We aim to match or improve upon the original paper’s results. However, as a baseline, we would like to attain about 80% raw accuracy to be relatively consistent with the original paper. We note that the paper just uses raw accuracy, precision, and recall to evaluate the model’s outputs. While this is a good place to start, we believe that considering other metrics such as AUROC would better indicate model performance. For example, the dataset we plan to use is more balanced between fractured and non-fractured classes (the original paper contained only 60 fractured images and 210 non-fractured images). AUROC is less sensitive to class imbalance, which will give a more accurate assessment of whether our model is effectively classifying all classes. Attaining an AUROC score of 80-90% or more would be a good stretch goal.
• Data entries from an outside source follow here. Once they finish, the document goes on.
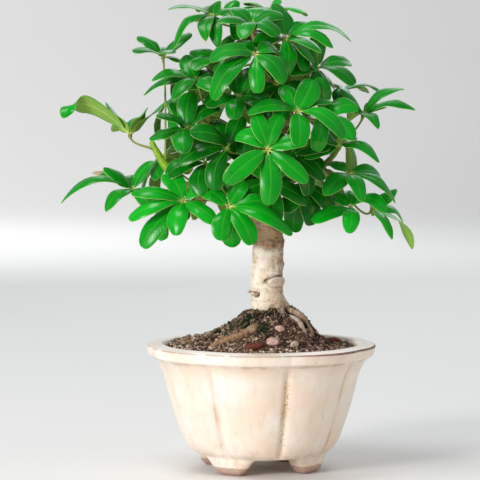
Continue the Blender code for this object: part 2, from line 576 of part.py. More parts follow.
def blade_mesh(hub, tip, axis, bow, width, hook, grow=0.0, start=0.0):
    """A blade with four corners at each station, closed to a point at both ends."""
    stations = [s for s in BLADE_STATIONS if s > start]
    point, side, normal = blade_frame(hub, tip, axis, bow, hook, [start, *stations, 1])
    half = blade_half_width(stations, width)[:, None] + grow
    middle, up = point[1:-1], normal[1:-1]
    drop = EDGE_DROP * half
    thick = BLADE_THICK / 2 + grow
    grid = np.stack([middle - side * half - up * drop, middle + up * thick,
                     middle + side * half - up * drop, middle - up * thick], 1)
    tip_point = point[-1] + grow * unit(point[-1] - point[-2])
    points = np.vstack([grid.reshape(-1, 3), point[0], tip_point])
    rows = len(stations)
    faces = strip_faces(rows, 4, False)
    root, end, last = rows * 4, rows * 4 + 1, (rows - 1) * 4
    for corner in range(4):
        beside = (corner + 1) % 4
        faces.append((root, beside, corner))
        faces.append((end, last + corner, last + beside))
    return points, faces


def petiole_grid(foot, hub, axis, sway, start, grow=0.0):
    """A thin stalk from the wood to the hub, where it swells; sway bends its middle sideways."""
    reach = np.linalg.norm(hub - foot)
    beside = unit(np.cross(hub - foot, (0, 0, 1)))
    first = foot + (hub - foot) * 0.33 + beside * sway
    second = hub - axis * reach * 0.3 + beside * sway
    share, size = np.array(PETIOLE_STATIONS).T
    t = (start + (1 - start) * share)[:, None]
    path = (1 - t) ** 3 * foot + 3 * t * (1 - t) ** 2 * first + 3 * t**2 * (1 - t) * second + t**3 * hub
    path[-1] += unit(hub - second) * HUB_RADIUS / 2
    knots = np.hstack([path, size[:, None] * PETIOLE_RADIUS])
    return tube_grid(knots, PETIOLE_SIDES, grow, step=1000)


class Space:
    """The pieces that are already in place, as boxes and trees of triangles."""

    def __init__(self):
        self.kept = []

    def add(self, points, faces, owner=None):
        tree = BVHTree.FromPolygons(points.tolist(), faces)
        self.kept.append((points.min(0), points.max(0), tree, owner))

    def free(self, points, faces, but=None):
        tree = BVHTree.FromPolygons(points.tolist(), faces)
        low, high = points.min(0), points.max(0)
        for other_low, other_high, other, owner in self.kept:
            if but is not None and owner == but:
                continue
            if (low > other_high).any() or (high < other_low).any():
                continue
            if tree.overlap(other):
                return False
        return True


def turned(vector, about, degrees):
    """The vector turned about a unit axis, by the rule of Rodrigues."""
    angle = math.radians(degrees)
    return (vector * math.cos(angle) + np.cross(about, vector) * math.sin(angle)
            + about * about.dot(vector) * (1 - math.cos(angle)))


def blade_choices(blade, axis):
    """The blade's reach from hub to tip as drawn, then bent and shortened more and more."""
    drawn = np.array(blade[:3], float)
    hinge = unit(np.cross(drawn, axis))
    choices = [(abs(swing) + abs(lift) + SIZE_COST * (1 - size), swing, lift, size)
               for swing in SWINGS for lift in LIFTS for size in SIZES]
    for _, swing, lift, size in sorted(choices):
        yield turned(turned(drawn, hinge, lift), axis, swing) * size, size


def dome_radius(height):
    heights, radii = zip(*DOME)
    return float(np.interp(height, heights, radii))


def back_leaves():
    """Leaves over the back of a dome, each with blades evenly round an axis that leans outwards."""
    leaves = []
    for number in range(BACK_LEAVES):
        height = BACK_LOW + (BACK_HIGH - BACK_LOW) * (number + 0.5) / BACK_LEAVES
        turn = BACK_SPREAD * (2 * ((number * GOLDEN_TURN / (2 * math.pi)) % 1) - 1)
        out = np.array((math.sin(turn), math.cos(turn), 0))
        radius = dome_radius(height)
        hub = np.array((DOME_CENTRE_X, 0, height)) + out * radius
        axis = unit(out * (0.35 + radius / 110) + np.array((0, 0, 0.9)))
        across = unit(np.cross(axis, (0.2, 0.1, 1)))
        blades = []
        for blade in range(BACK_BLADES):
            angle = 360 * blade / BACK_BLADES + 97 * number
            way = turned(across, axis, angle)
            length = BACK_LENGTH[0] + (BACK_LENGTH[1] - BACK_LENGTH[0]) * ((blade * 5 + number) % 7) / 6
            reach = length * (way * math.cos(BACK_DROP) - axis * math.sin(BACK_DROP))
            blades.append((*reach, 5, 10.8, 0))
        leaves.append(Leaf(tuple(hub), tuple(axis), tuple(hub - (axis + out) * BACK_REACH * 0.7), blades))
    return leaves


def wood_line():
    """Points along the upper trunk and the branches, where petioles may start."""
    lines = [smooth_line(TRUNK[8:], 1.5)] + [smooth_line(branch[1:], 1.5) for branch in BRANCHES]
    return np.vstack(lines)[:, :3]


def place_petioles(leaves, space):
    """Each leaf's petiole grid, started where it comes clear of the wood and swayed clear of others."""
    starts = wood_line()
    grids = []
    for number, leaf in enumerate(leaves):
        foot = starts[np.argmin(np.linalg.norm(starts - np.array(leaf.foot), axis=1))]
        hub, axis = np.array(leaf.hub, float), unit(np.array(leaf.axis, float))
        grid = None
        for sway in PETIOLE_SWAYS:
            for step in range(60):
                start = 0.02 + 0.006 * step
                if space.free(*capped_mesh(petiole_grid(foot, hub, axis, sway, start, GAP))):
                    grid = petiole_grid(foot, hub, axis, sway, start)
                    break
            if grid is not None:
                break
        if grid is None:
            raise ValueError(f"the petiole of leaf {number + 1} finds no clear way")
        space.add(*capped_mesh(grid), number)
        grids.append(grid)
    return grids


def place_blades(leaves, space):
    """For each leaf the blades' meshes, each bent clear of all that is in place."""
    placed = []
    for number, leaf in enumerate(leaves):
        hub, axis = np.array(leaf.hub, float), unit(np.array(leaf.axis, float))
        own = Space()
        meshes = []
        for blade in leaf.blades:
            for reach, size in blade_choices(blade, axis):
                shape = (hub, hub + reach, axis, blade[3] * size, blade[4], blade[5] * size)
                outer = blade_mesh(*shape, CLEAR, OUTER_SHARE)
                if own.free(*outer) and space.free(*blade_mesh(*shape, CLEAR), number):
                    meshes.append(blade_mesh(*shape))
                    own.add(*blade_mesh(*shape, 0, OUTER_SHARE))
                    break
        for mesh in meshes:
            space.add(*mesh, number)
        placed.append(meshes)
    return placed


def make_leaves(finish):
    """A node for each leaf: its petiole, hub and blades as one body."""
    leaves = list(LEAVES) + back_leaves()
    space = Space()
    for grid in wood_grids():
        space.add(*capped_mesh(grid))
    petioles = place_petioles(leaves, space)
    blades = place_blades(leaves, space)
    for number, (grid, meshes) in enumerate(zip(petioles, blades), 1):
        leaf = new_object(f"leaf_{number:02d}", *capped_mesh(grid), finish)
        pieces = [new_object(f"blade_{number}_{i}", *mesh, finish) for i, mesh in enumerate(meshes)]
        join(leaf, pieces, finish)


def stand_on_origin():
    """Shifts every object, so that the middle of the underside of them all is the origin."""
    shown = [made for made in bpy.context.scene.objects if not made.hide_render]
    corners = np.array([corner for made in shown for corner in made.bound_box])
    middle = (corners.min(0) + corners.max(0)) / 2
    for made in bpy.context.scene.objects:
        made.location = (-middle[0], -middle[1], 0)


def main():
    clear_scene()
    make_pot(material("cream glaze", (0.93, 0.86, 0.75), 0.22))
    make_soil(material("gritty soil", (0.13, 0.09, 0.065), 0.95))
    make_wood(material("pale bark", (0.62, 0.52, 0.38), 0.8))
    make_leaves(material("green leaf", (0.02, 0.3, 0.04), 0.3))
    stone = material("pink stone", (0.55, 0.38, 0.3), 0.85)
    for name, place, half, turn in STONES:
        new_object(name, *capped_mesh(pebble_grid(place, half, turn)), stone)
    bark = material("red bark", (0.22, 0.09, 0.06), 0.9)
    for name, place, half, turn in CHIPS:
        new_object(name, *capped_mesh(chip_grid(place, half, turn)), bark)
    stand_on_origin()


main()
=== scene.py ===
"""The looks of a dwarf umbrella tree grown as a bonsai, in a cream glazed pot with eight lobes.

Lengths are in millimetres, with the pot's axis at x = y = 0, its feet on z = 0 and the front at -y,
as in the source of the solids, and Shape.piece() turns them into the row's metres. The stations of
the pot, the lines of the wood and the table of the leaves repeat those of the solids, so that each
fine piece keeps the place and the form of the solid that it replaces.
"""

import math
from collections import namedtuple

import bpy
import numpy as np
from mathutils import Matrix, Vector
from mathutils import noise as solid_noise


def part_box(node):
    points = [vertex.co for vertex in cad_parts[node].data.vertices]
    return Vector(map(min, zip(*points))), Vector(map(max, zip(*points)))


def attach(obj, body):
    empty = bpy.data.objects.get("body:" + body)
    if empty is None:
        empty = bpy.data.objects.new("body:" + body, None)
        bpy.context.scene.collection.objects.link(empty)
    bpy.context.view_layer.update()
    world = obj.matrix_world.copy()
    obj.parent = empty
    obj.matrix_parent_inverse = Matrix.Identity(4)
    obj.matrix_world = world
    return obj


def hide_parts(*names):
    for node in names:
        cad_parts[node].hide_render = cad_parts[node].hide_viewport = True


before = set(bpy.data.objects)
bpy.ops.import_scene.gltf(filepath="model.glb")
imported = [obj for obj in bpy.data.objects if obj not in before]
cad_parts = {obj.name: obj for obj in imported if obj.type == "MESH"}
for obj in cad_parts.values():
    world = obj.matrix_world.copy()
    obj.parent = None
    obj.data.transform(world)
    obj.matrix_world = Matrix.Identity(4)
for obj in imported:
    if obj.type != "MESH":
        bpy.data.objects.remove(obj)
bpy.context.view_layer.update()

MM = 0.001
ASKEW = (0.31, 0.95, 0.05)
GOLDEN_TURN = math.radians(137.5)
POT_AXIS = np.array(sum(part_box("pot"), Vector()) / 2) * (1, 1, 0)

# Pot: (radius, height, share of the lobes, share of the channels, softness, step to the next row).
LOBES = 8
LOBE_SPAN = math.tau / LOBES
FIRST_CHANNEL = math.radians(15)
LOBE_RISE = 2.5
LOBE_POWER = 2.1
CHANNEL_DEPTH = 1.6
CHANNEL_HALF_WIDTH = 2.1
POT_COLUMNS = 400
COLUMN_CROWDING = 0.62
ARRIS = 14
POT_STATIONS = (
    (6, 10.6, 0, 0, 0, 3),
    (24, 10.6, 0, 0, 0, 0.8),
    (27.3, 10.6, 0, 0, 0, 0.6),
    (31, 10.6, 0, 0, 0, 1.5),
    (38.4, 10.6, 0, 0, 0, 0.5),
    (41, 10.9, 0, 0, 0, 0.4),
    (42.9, 11.2, 0.15, 0.1, 0, 0.5),
    (44.2, 11.6, 0.3, 0.2, 0.1, 0.7),
    (47.9, 14.4, 0.8, 0.6, 0.3, 0.9),
    (51.3, 19.4, 1, 1, 0.8, 1.6),
    (64.6, 64, 1, 1, 0.4, 0.9),
    (67.8, 70.6, 0.9, 0.7, 0, 0.5),
    (70.4, 73.4, 0.9, 0, 0, 0.5),
    (74.2, 75.6, 0.9, 0, 0, 0.45),
    (75.4, 82.0, 0.9, 0, 0, 0.5),
    (65, 83, 0.3, 0, 0, 0.6),
    (63.2, 81.2, 0, 0, 0, 1.5),
    (61.6, 74, 0, 0, 0, 6),
    (47.5, 24, 0, 0, 0, 4),
    (38, 16, 0, 0, 0, 6),
    (6, 16, 0, 0, 0, 2),
)
PROFILE_SAMPLE = 0.25
ROUNDING = (3, 16)
BODY_BOW = 0.9
BOW_HEIGHTS = (14, 40, 44, 68)
BASE_SOFTNESS = 0.55
UNEVENNESS = 0.18
SEAM_REACH = 12

# Feet: a foot stands where it is flat and fades away where it is wide, as half angles. It is drawn down
# from the rows of the base, which lie below its top and outside its inner radius; the lifts, as
# (radius, lift), say how far it is held up towards the top.
FEET = 4
FOOT_SPAN = math.tau / FEET
FIRST_FOOT = math.radians(58)
FOOT_FLAT = math.radians(9.5)
FOOT_WIDE = math.radians(31)
FOOT_TOP = 13
FOOT_HIDDEN = 12
FOOT_SOLE = 5
BASE_TOP = 12.4
BASE_INNER = 24.5
FOOT_LIFTS = ((24, 1), (27.3, 0.9), (31, 0), (38.4, 0), (41, 0.14), (42.9, 0.5), (44.2, 1))

# The stretch of a channel where the glaze is freckled, and pits in the glaze, as (place, reach).
FRECKLED = ((17.5, -56, 36), 34)
GLAZE_PITS = (
    ((-9.3, -61.5, 58.7), 0.8), ((-1.2, -57.6, 43.6), 0.85), ((20.8, -72.4, 80), 0.9),
    ((22, -72, 78.6), 0.7), ((-35, -64.5, 79.4), 0.7), ((-50, 47.5, 82.6), 1.6), ((36, -47, 60), 0.5),
    ((-30, -52, 52), 0.5),
)

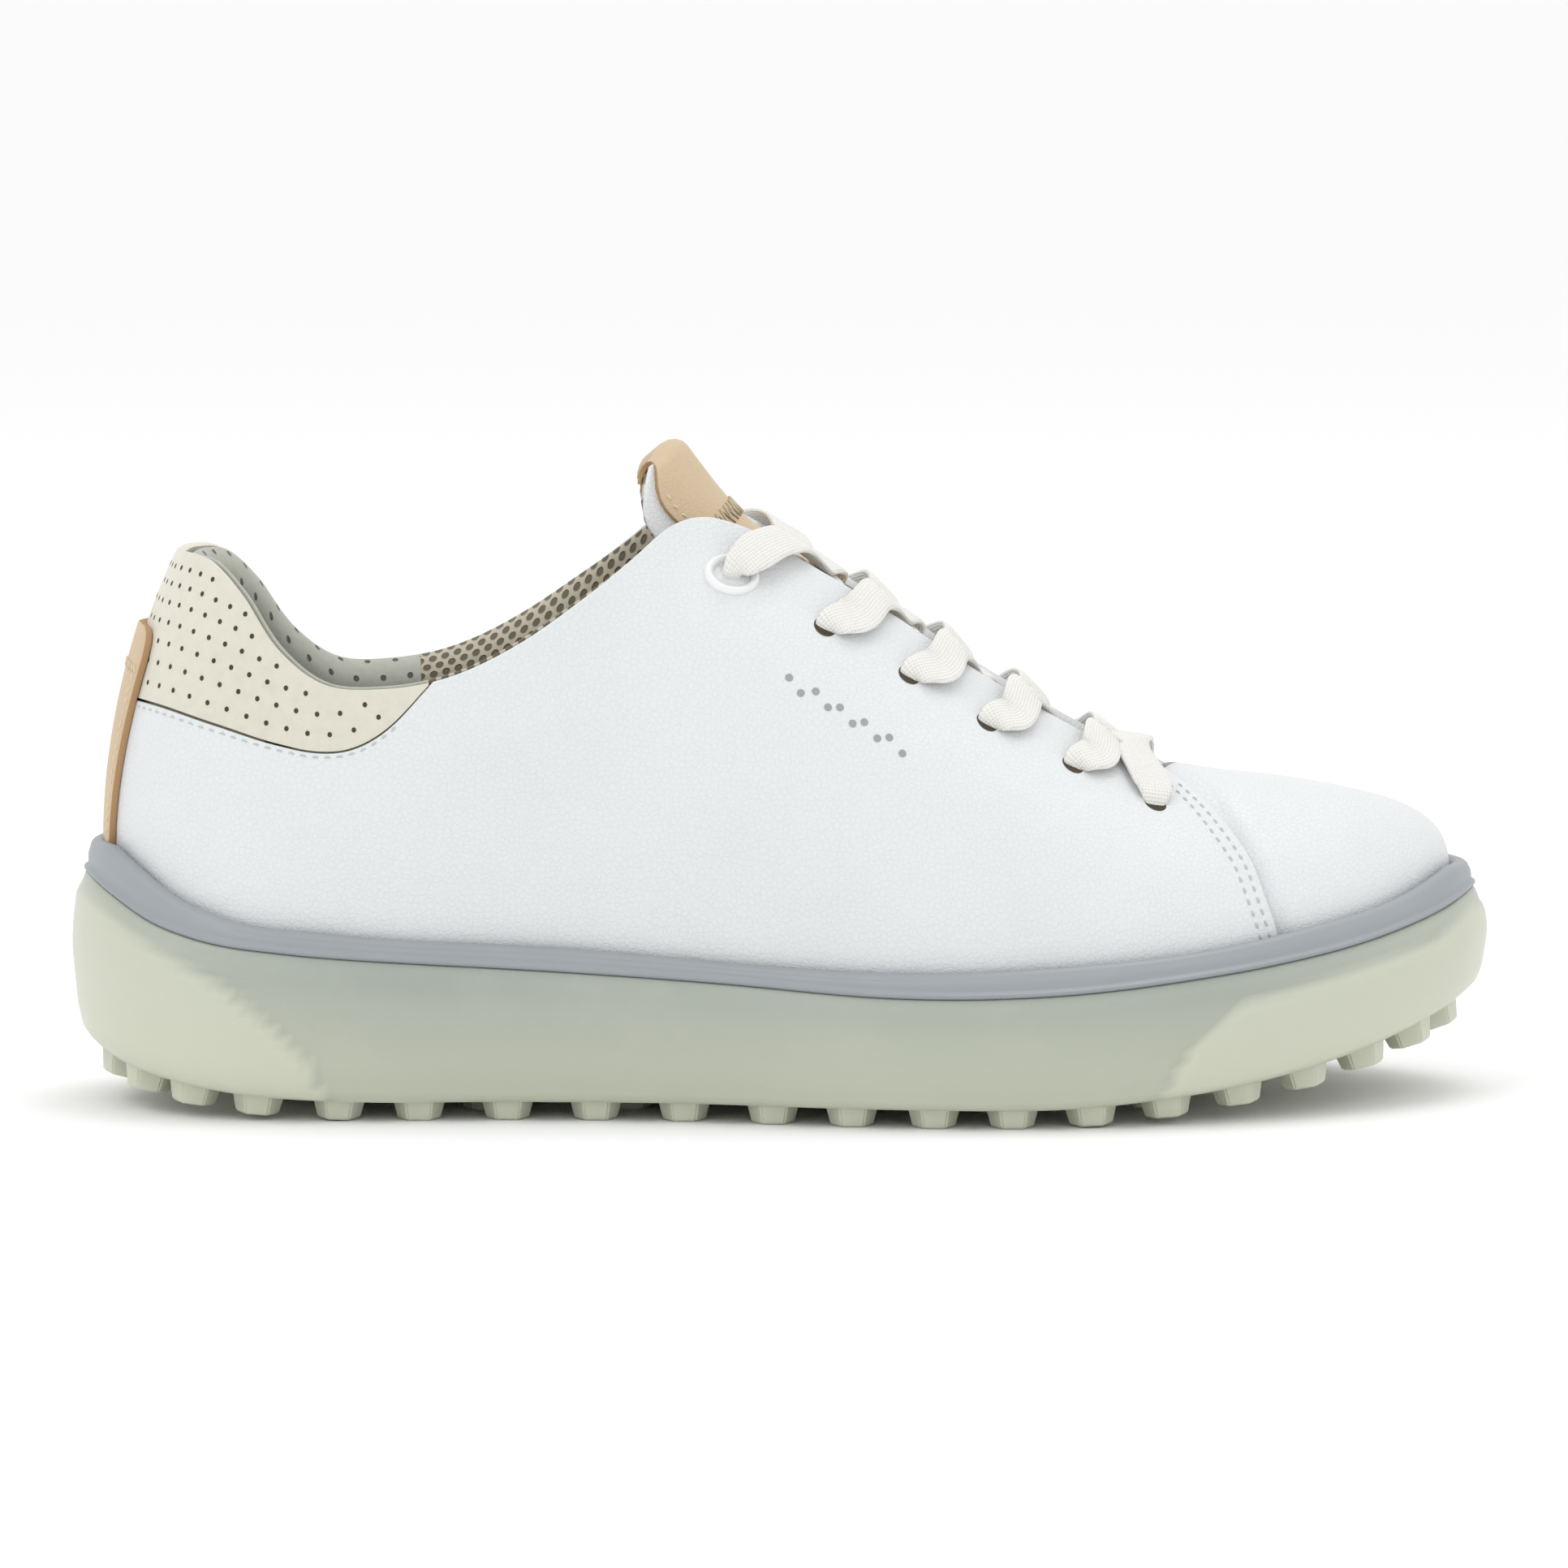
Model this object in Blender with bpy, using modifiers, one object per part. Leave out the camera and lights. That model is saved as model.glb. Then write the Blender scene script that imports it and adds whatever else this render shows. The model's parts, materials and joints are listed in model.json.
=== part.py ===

Further, providing a confusion matrix or other visualization methods such as feature maps can provide interpretable ways of assessing the model’s outputs.

Ethics:

The obvious stakeholders are patients affected by bone injuries caused by various conditions. For these patients, the accuracy of bone injury diagnosis can be a huge factor in the course of their treatment, as a neglected injury could be a sign of underlying conditions such as osteoporosis or other deficiencies. One concern is the sources of these bone images, which are not provided by Kaggle. Biological factors such as health, age, and sex may affect how bone injuries manifest. The ability of our network to effectively assess injuries may be affected by the demographics of the patients in the dataset, which is difficult to collect due to the consent requirements in medical data collection. Areas without consistent access to X-rays may be less effectively able to use the network’s outputs (https://www.theatlantic.com/health/archive/2016/09/radiology-gap/501803/). Despite the limitations of the data, the availability of a pre-trained bone injury assessment model is a promising development in accessibility to better medical care. In areas where finding a doctor to evaluate a bone injury may be difficult, less qualified experts may utilize an automated system such as this one to give quick feedback on a patient’s scan. Admittedly, X-rays are not the most affordable technology. However, the success of technologies like this represents a trend towards affordable automated assessments given data labeled by institutions with the resources for stronger staff on hand.

Division of labor:

Geordie has implemented data and image preprocessing. Justin will implement the feature extraction using GLCM and help with the machine learning algorithm implementation. Brendan and Amelia will work on implementing our desired deep-learning techniques on our extracted features.